The spring of 1988, at either Calliope Studios or Q-Tip's house in Queens. Q-Tip was still living with his mother, of course -- we were all like 17 to 18 years old. Tribe’s first album [1990’s People's Instinctive Travels and the Paths of Rhythm] hadn't been completed yet, and my album was still being recorded. We would do pre-production out of either Q-Tip's house or [Jungle Brothers member] Afrika [Baby Bam’s] house, and then do proper vocals at Calliope Studios in Manhattan.

What was Phife like back then?

A jokester, a prankster, always finding something to laugh at. He was never serious; he's a silver-linings person. We also bonded because we're both of West Indian descent, him being Trinidadian and me being Jamaican. He would always bond with me over food, and the similarities between Trinidadian cooking and Jamaican cooking.

When I think of you and Phife, I think of the classic video for De La Soul’s “Buddy.” What was the vibe like on the set?

We were all very happy-go-lucky and having fun. Everybody was excited, because the craft services for that day ordered out pizza. Everybody was looking forward to that, especially Phife. He was a big pizza head. But he used to always order Egg Foo Young at the studio. I didn’t like that. [Laughs]

The Native Tongues was like a big commune -- a commune of hippies. We all lived there, and we all ate there, and we all showered there, it was pretty much like that, but with a studio. We all recorded in the same studio, Calliope. Everything extended from there: we would be at each other's homes, we would go to industry events together. I mean, that's my family. We're all still very tight and close. Phife was always just like, the small funny one. I guess you would sum him up like that.

Do you remember the last time you saw him?

I'm happy to say that we've always stayed in touch. It wasn't a situation where it was like, wow, I haven't spoken to Phife in 10 years, 15 years -- nothing like that. We would keep up with each other. I last spoke to Phife in January, because he was recording new music, and he wanted to get on a song together. He wanted the vibe of the song to resemble Ice Cube and Yo Yo's "Bonnie and Clyde." I was still waiting for him to send me the beat for that.

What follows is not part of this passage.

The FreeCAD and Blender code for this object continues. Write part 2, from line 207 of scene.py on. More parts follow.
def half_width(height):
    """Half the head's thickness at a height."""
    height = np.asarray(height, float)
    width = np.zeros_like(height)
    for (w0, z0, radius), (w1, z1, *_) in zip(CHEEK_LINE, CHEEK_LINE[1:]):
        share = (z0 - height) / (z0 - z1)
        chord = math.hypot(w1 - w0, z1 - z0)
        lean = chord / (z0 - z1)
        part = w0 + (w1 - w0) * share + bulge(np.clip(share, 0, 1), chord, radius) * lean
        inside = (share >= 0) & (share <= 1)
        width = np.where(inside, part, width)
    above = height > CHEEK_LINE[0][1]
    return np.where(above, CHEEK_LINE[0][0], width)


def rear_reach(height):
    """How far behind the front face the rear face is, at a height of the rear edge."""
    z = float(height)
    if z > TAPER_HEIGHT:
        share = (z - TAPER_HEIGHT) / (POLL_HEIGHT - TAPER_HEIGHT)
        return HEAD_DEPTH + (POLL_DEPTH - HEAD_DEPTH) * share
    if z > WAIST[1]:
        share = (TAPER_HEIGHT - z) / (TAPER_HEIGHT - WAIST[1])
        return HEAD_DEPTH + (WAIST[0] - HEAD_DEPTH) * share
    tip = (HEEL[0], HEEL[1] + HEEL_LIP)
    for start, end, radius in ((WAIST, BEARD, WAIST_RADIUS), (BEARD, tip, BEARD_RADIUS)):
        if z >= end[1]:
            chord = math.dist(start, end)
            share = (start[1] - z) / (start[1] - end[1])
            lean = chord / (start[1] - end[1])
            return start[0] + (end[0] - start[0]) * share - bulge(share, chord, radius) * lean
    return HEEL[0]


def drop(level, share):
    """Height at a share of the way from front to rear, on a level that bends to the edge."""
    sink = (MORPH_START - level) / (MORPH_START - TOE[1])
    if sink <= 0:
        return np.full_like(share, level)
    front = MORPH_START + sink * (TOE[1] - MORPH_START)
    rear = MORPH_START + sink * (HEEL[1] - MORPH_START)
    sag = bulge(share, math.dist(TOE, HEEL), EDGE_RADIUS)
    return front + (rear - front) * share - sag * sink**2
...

Phife Dawg, Founding Member of A Tribe Called Quest, Dead at 45

Did you know how sick he was?

No! You can live a very long time with his type of diabetes. We were all under the impression — from what he had told us and from his actions — that he had gotten hold of it. That he knew what he was supposed to be eating, drinking, that he knew how much exercise he was supposed to be getting. We never prodded him anymore about his health, because he had come to a place where he understood how he had to maintain himself in order to live a long life. It came as a surprise, because he really did get a grip. Nobody even knew he was diabetic until it started coming out in songs, like "when’s the last time you heard a funky diabetic" [from 1993 A Tribe Called Quest song “Oh My God”]. That's what I mean by him being the short funny one — even when he found out he was diabetic, he made light of the situation.

What do you think he brought musically to Tribe?

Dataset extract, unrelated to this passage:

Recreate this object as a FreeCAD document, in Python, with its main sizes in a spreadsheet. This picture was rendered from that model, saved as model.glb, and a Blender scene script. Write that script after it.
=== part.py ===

The fun and the technique. He just had a really fly technique about him when he rhymed, almost as if he put a jazz pattern out in his head first — like ba-ba-ba-ba-ba — and then put the words to it later. It was just always bubbly and fun; he brought the comedy. His lines were always the funniest lines in every song.

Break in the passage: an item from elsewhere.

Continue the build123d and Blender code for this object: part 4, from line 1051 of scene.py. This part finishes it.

How do you think Phife and Tribe impacted hip-hop?

They gave people the stamp: We're different -- you can call us weirdos, but that's OK. They allowed people to feel comfortable with experimenting, more so than just your regular gangster 808 beats or your regular samples. They allowed people to feel comfortable experimenting with pop music, with jazz music, to not feel confined. Explore -- go everywhere!

It was just really cool for me, coming from a different country, to be involved with a collective that allowed me to be myself: I'm from England, I'm different, I'm not gonna front. They were the most welcoming with that. Phife was among the most welcoming of people when I got off the plane from England. That was everything to me! Phife is going to be deeply missed.